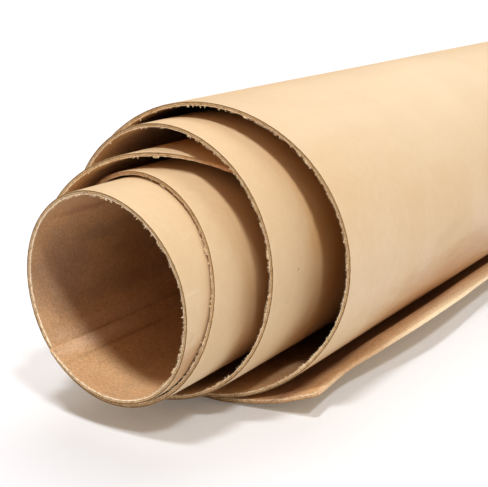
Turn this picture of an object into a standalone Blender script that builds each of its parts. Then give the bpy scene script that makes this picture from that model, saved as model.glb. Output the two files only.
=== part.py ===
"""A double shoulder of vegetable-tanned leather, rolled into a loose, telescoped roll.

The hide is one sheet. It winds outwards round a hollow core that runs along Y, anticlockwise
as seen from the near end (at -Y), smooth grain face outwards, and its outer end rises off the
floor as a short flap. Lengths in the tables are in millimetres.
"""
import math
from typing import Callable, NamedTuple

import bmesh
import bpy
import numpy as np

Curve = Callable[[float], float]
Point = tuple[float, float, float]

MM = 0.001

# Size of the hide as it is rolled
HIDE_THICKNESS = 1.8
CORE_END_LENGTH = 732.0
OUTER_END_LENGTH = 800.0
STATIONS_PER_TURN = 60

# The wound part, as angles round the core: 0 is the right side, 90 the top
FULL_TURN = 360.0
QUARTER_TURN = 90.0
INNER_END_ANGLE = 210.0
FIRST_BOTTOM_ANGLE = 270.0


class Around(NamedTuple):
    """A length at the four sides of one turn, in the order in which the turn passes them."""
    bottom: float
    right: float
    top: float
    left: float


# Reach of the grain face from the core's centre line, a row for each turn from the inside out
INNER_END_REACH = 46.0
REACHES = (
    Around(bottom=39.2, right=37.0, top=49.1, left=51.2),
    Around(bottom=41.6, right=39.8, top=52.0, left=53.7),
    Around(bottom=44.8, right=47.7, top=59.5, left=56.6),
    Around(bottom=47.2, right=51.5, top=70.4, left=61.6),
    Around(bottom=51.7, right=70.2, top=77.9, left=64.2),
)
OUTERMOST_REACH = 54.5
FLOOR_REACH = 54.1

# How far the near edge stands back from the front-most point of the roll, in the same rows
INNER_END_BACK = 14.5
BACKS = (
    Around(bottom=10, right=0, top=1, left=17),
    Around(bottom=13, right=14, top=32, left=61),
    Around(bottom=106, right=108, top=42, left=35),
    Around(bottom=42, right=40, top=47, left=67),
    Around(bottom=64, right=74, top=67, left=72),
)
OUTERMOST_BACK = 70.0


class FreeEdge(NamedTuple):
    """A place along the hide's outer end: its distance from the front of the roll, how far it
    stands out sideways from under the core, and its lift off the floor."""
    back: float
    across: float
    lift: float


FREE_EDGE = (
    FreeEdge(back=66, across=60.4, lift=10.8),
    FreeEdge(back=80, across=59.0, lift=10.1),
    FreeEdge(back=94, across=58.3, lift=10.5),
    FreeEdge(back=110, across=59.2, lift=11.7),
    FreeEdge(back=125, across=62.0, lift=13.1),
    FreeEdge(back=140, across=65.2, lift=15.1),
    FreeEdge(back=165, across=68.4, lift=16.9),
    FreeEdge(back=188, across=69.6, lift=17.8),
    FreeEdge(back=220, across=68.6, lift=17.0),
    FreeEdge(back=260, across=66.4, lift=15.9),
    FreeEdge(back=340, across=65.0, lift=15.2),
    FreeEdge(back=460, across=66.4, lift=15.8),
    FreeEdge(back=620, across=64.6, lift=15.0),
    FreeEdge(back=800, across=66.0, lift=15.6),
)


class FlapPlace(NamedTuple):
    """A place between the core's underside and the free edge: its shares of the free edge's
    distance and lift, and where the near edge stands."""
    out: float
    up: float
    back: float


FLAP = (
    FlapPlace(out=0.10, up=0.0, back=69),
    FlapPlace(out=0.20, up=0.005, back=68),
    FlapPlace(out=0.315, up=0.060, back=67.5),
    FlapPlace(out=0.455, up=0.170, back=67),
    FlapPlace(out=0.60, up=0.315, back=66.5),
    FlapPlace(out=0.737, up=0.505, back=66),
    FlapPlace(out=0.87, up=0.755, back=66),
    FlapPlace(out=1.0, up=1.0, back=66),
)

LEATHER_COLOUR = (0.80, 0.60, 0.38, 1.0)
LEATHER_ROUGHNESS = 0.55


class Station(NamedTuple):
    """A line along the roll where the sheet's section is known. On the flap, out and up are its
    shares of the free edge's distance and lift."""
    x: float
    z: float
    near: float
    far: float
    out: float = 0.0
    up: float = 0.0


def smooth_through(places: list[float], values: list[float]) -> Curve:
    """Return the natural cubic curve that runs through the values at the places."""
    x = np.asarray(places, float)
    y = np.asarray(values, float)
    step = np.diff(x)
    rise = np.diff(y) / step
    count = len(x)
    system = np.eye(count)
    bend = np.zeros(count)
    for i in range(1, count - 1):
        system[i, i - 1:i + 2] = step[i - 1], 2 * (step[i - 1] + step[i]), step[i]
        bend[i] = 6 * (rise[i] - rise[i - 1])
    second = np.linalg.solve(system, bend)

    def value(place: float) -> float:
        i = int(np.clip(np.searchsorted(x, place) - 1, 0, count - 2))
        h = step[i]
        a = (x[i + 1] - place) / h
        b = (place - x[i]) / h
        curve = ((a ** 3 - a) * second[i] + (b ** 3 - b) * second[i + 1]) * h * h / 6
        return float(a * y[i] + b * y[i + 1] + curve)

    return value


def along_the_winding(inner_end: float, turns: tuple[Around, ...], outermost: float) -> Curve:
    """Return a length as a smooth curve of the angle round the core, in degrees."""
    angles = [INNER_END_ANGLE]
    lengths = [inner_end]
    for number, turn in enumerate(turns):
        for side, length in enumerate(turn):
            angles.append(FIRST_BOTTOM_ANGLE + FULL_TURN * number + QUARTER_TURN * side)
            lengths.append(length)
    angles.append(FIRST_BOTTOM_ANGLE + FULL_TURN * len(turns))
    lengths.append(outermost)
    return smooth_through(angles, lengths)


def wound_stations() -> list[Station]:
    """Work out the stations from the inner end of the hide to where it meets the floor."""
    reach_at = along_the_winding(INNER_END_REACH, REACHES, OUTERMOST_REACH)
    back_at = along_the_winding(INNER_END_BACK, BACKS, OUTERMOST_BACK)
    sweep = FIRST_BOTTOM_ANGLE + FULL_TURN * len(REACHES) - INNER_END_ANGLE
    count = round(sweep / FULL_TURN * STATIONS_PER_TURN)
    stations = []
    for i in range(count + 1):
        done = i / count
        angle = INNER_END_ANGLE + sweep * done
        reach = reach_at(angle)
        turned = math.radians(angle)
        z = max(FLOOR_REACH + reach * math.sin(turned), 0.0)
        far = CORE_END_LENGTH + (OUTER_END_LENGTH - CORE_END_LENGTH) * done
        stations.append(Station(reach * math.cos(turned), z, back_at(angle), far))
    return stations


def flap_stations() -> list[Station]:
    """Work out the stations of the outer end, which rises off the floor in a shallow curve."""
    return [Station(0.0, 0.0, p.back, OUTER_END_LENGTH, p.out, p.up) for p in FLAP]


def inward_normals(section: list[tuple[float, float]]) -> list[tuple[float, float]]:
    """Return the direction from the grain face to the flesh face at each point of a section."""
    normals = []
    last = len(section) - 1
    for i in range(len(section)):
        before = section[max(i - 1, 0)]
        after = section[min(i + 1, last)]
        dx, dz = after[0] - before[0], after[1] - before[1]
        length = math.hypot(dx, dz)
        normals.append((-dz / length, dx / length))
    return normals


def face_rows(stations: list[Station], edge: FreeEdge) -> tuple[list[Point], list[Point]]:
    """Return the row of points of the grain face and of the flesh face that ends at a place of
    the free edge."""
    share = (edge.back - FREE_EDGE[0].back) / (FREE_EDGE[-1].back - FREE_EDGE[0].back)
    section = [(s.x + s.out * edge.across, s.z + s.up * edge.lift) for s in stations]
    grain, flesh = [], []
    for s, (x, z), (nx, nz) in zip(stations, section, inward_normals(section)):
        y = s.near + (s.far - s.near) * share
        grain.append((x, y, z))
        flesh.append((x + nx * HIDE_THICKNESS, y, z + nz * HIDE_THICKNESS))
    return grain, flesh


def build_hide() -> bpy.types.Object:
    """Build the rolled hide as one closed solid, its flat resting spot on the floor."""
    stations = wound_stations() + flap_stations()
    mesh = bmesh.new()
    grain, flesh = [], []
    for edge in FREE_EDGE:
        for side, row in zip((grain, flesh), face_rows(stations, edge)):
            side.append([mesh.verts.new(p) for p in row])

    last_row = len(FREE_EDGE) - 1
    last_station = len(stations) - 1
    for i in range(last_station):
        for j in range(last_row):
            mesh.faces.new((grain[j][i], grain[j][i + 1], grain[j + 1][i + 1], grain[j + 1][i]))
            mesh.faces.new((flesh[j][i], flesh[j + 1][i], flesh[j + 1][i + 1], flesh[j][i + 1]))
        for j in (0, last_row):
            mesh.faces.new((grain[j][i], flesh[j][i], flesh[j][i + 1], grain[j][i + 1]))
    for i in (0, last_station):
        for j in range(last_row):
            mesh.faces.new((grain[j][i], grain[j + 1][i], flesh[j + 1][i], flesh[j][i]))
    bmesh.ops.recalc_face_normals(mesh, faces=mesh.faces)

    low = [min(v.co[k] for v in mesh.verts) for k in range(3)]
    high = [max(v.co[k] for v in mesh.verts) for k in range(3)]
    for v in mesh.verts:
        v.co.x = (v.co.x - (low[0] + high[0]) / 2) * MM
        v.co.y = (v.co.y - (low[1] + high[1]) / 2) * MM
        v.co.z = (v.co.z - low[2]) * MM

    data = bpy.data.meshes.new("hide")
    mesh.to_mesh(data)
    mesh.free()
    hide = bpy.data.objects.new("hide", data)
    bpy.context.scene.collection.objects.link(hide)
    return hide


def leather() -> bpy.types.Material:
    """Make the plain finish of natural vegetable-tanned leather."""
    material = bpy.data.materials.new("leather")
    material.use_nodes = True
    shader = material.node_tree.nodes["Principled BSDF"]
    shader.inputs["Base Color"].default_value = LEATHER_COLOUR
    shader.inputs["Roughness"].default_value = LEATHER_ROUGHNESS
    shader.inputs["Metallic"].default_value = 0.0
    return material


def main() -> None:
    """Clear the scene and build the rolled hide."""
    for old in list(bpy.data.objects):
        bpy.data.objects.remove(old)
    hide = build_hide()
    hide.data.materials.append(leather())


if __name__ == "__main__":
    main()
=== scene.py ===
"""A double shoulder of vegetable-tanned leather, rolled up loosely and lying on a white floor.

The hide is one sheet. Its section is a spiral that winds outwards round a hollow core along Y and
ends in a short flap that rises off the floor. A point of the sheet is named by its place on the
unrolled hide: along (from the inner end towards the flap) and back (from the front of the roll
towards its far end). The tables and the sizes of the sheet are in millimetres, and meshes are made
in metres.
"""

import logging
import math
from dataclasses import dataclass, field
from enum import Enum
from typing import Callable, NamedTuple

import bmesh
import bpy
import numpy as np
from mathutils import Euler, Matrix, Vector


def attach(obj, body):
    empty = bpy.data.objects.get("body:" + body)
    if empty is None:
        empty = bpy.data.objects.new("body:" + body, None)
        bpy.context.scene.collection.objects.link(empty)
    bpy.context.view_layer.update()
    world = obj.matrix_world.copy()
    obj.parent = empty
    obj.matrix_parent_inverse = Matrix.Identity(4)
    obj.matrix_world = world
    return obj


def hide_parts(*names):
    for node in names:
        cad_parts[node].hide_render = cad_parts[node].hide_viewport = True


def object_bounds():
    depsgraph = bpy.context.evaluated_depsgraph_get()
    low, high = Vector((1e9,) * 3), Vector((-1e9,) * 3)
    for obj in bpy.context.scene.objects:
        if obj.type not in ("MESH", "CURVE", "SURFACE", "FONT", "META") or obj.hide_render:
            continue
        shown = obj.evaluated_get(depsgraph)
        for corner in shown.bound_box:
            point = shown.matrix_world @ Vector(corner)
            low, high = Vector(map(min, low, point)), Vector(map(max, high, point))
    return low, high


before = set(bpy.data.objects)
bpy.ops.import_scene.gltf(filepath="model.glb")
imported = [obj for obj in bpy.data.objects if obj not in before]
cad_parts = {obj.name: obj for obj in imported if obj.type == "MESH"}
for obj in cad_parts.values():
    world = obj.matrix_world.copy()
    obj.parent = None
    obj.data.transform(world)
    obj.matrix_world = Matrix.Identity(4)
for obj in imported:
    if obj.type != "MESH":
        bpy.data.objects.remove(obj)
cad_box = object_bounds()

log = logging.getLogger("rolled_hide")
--
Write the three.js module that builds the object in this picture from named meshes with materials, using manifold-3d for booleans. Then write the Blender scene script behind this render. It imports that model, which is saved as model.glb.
--
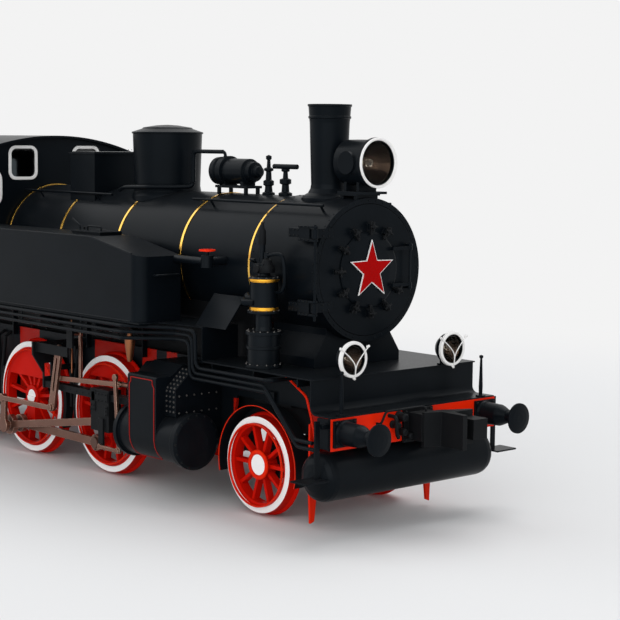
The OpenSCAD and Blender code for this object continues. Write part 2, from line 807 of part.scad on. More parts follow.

### [What is asked]
Give the exact lines, and only those, from the line containing "def main() ->" through the line containing "depsgraph = bpy.context.evaluated_depsgraph_get()" in the entries above.

### [Result below]
def main() -> None:
    """Clear the scene and build the rolled hide."""
    for old in list(bpy.data.objects):
        bpy.data.objects.remove(old)
    hide = build_hide()
    hide.data.materials.append(leather())


if __name__ == "__main__":
    main()
=== scene.py ===
"""A double shoulder of vegetable-tanned leather, rolled up loosely and lying on a white floor.

The hide is one sheet. Its section is a spiral that winds outwards round a hollow core along Y and
ends in a short flap that rises off the floor. A point of the sheet is named by its place on the
unrolled hide: along (from the inner end towards the flap) and back (from the front of the roll
towards its far end). The tables and the sizes of the sheet are in millimetres, and meshes are made
in metres.
"""

import logging
import math
from dataclasses import dataclass, field
from enum import Enum
from typing import Callable, NamedTuple

import bmesh
import bpy
import numpy as np
from mathutils import Euler, Matrix, Vector


def attach(obj, body):
    empty = bpy.data.objects.get("body:" + body)
    if empty is None:
        empty = bpy.data.objects.new("body:" + body, None)
        bpy.context.scene.collection.objects.link(empty)
    bpy.context.view_layer.update()
    world = obj.matrix_world.copy()
    obj.parent = empty
    obj.matrix_parent_inverse = Matrix.Identity(4)
    obj.matrix_world = world
    return obj


def hide_parts(*names):
    for node in names:
        cad_parts[node].hide_render = cad_parts[node].hide_viewport = True


def object_bounds():
    depsgraph = bpy.context.evaluated_depsgraph_get()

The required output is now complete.